This will be short and … sour.
Alaska Republican Joe Miller said in an interview Wednesday that he is interested in serving on the Senate Judiciary and Armed Services committees should he beat Sitka Mayor Scott McAdams (D) this November for the seat now held by Sen. Lisa Murkowski (R).
Think about that. Imagining him on the Judiciary Committee alone sends chills down my spine.
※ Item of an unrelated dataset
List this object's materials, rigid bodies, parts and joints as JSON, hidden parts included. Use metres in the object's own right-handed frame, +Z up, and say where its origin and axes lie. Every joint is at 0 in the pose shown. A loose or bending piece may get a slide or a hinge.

In the 19th century, the Committee’s focus included legislation related to criminal justice, the expansion of the judicial system to new territories and states, and judicial salaries. Today, the scope of the Judiciary Committee’s jurisdiction has broadened to include terrorism, human rights, immigration law, intellectual property rights, antitrust law, and Internet privacy. The Committee is also tasked with considering the President’s nominees for federal judgeships, including Supreme Court justices. One of the most important functions of the Committee is to provide oversight of the Department of Justice, including the Federal Bureau of Investigation.
As for that pesky Armed Services Committee:
Aeronautical and space activities peculiar to or primarily associated with the development of weapons systems or military operations; the common defense; the Department of Defense, the Department of the Army, the Department of the Navy, and the Department of the Air Force, generally; maintenance and operation of the Panama Canal, including administration, sanitation, and government of the Canal Zone; military research and development; national security aspects of nuclear energy; naval petroleum reserves, except those in Alaska; pay, promotion, retirement, and other benefits and privileges of members of the Armed Forces, including overseas education of civilian and military dependents; selective service system; and strategic and critical materials necessary for the common defense.
Comprehensive study and review of matters relating to the common defense policy of the United States.
Is there any doubt at all that getting out the vote will be mandatory in November? Well, it is anyway, but mandatory-er than usual.